**PROBLEM DESCRIPTION**
Extract, unchanged, each line of the listing below from its first line through the line that contains "return (sizes.plate_foot_width +", inclusive, and nothing else.

**SOURCE MATERIAL**
++++++++

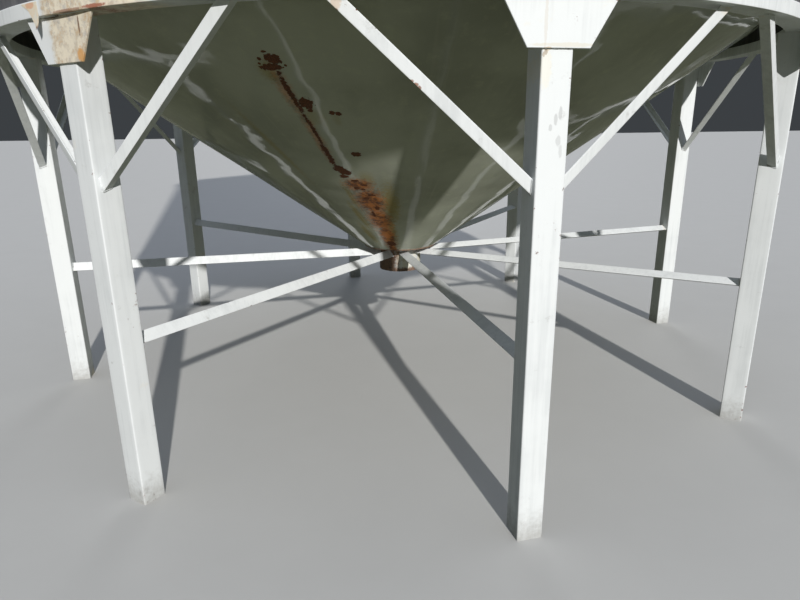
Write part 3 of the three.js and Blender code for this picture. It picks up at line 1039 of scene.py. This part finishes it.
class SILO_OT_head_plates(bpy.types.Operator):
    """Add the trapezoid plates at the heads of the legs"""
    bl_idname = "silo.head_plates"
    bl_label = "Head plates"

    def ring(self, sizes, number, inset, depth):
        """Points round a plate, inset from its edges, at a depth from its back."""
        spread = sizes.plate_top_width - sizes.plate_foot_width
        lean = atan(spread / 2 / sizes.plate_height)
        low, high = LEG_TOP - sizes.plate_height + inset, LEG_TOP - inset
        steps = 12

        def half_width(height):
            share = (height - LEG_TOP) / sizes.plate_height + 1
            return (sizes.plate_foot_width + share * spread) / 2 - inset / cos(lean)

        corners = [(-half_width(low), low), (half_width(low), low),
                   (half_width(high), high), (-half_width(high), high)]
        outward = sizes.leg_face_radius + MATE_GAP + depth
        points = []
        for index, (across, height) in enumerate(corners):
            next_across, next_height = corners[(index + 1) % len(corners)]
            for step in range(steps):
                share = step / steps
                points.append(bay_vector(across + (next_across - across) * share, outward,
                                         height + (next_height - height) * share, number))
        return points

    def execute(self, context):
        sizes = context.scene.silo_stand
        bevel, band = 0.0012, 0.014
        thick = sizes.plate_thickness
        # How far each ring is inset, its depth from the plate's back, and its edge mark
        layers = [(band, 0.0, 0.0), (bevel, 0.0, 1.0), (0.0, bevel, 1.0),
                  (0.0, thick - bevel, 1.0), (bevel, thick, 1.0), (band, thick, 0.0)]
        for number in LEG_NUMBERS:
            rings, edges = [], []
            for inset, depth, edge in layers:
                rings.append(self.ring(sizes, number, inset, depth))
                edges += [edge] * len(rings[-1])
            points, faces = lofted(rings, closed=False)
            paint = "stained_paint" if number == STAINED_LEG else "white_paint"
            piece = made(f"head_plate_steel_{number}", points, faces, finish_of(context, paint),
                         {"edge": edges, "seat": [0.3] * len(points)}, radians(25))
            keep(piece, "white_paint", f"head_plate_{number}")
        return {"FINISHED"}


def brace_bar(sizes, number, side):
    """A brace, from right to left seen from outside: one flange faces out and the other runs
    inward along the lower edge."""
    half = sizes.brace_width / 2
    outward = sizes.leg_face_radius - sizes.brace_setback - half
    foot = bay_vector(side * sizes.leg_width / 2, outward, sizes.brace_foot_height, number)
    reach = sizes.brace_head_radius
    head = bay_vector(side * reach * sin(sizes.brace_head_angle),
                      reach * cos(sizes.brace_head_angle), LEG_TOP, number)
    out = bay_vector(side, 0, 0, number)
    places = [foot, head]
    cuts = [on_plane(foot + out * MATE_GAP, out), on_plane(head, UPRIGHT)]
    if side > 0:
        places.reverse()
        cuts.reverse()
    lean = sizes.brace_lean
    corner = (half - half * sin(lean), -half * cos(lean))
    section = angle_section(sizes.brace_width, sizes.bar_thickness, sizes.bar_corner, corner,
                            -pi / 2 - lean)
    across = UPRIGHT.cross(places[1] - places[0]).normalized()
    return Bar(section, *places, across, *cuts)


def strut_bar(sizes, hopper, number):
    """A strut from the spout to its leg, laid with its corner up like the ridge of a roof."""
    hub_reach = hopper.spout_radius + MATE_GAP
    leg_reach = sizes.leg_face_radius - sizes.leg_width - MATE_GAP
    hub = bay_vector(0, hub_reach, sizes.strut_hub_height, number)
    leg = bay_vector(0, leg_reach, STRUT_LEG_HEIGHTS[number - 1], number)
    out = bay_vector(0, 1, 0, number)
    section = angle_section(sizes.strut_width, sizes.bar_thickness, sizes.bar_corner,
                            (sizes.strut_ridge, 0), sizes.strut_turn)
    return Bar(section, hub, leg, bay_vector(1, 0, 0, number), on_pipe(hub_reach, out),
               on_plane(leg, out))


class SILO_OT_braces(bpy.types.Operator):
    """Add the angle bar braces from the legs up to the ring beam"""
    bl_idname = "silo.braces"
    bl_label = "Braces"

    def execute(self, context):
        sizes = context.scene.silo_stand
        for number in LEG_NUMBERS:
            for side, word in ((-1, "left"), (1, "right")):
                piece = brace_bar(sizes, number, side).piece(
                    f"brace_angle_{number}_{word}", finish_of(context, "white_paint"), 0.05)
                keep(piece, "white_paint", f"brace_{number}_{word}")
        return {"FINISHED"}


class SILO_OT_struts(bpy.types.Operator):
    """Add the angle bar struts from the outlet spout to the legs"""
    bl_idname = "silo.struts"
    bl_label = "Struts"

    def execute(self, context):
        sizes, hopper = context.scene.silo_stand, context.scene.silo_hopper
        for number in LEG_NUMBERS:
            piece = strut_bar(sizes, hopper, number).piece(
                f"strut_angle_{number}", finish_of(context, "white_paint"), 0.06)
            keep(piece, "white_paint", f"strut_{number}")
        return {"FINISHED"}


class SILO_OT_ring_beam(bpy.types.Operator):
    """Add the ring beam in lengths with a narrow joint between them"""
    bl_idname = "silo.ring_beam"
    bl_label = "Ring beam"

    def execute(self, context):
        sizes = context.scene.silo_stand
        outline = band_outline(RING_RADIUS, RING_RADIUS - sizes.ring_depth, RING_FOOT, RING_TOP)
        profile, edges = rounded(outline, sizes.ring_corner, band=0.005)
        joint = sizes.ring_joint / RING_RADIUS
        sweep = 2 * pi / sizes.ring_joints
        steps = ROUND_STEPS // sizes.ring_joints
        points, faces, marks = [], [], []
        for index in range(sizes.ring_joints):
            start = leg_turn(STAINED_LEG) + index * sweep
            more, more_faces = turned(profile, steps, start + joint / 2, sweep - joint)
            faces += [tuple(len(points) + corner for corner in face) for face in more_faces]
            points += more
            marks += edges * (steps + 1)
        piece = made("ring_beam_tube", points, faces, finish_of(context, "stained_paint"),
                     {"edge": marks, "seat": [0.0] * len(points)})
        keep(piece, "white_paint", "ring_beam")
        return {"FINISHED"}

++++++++

**RESULT OF THE TASK**
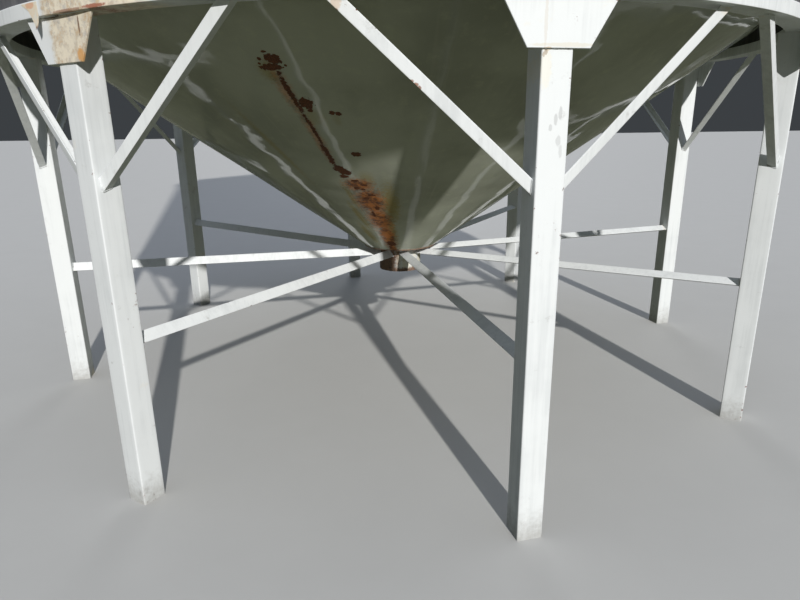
Write part 3 of the three.js and Blender code for this picture. It picks up at line 1039 of scene.py. This part finishes it.
class SILO_OT_head_plates(bpy.types.Operator):
    """Add the trapezoid plates at the heads of the legs"""
    bl_idname = "silo.head_plates"
    bl_label = "Head plates"

    def ring(self, sizes, number, inset, depth):
        """Points round a plate, inset from its edges, at a depth from its back."""
        spread = sizes.plate_top_width - sizes.plate_foot_width
        lean = atan(spread / 2 / sizes.plate_height)
        low, high = LEG_TOP - sizes.plate_height + inset, LEG_TOP - inset
        steps = 12

        def half_width(height):
            share = (height - LEG_TOP) / sizes.plate_height + 1
            return (sizes.plate_foot_width + share * spread) / 2 - inset / cos(lean)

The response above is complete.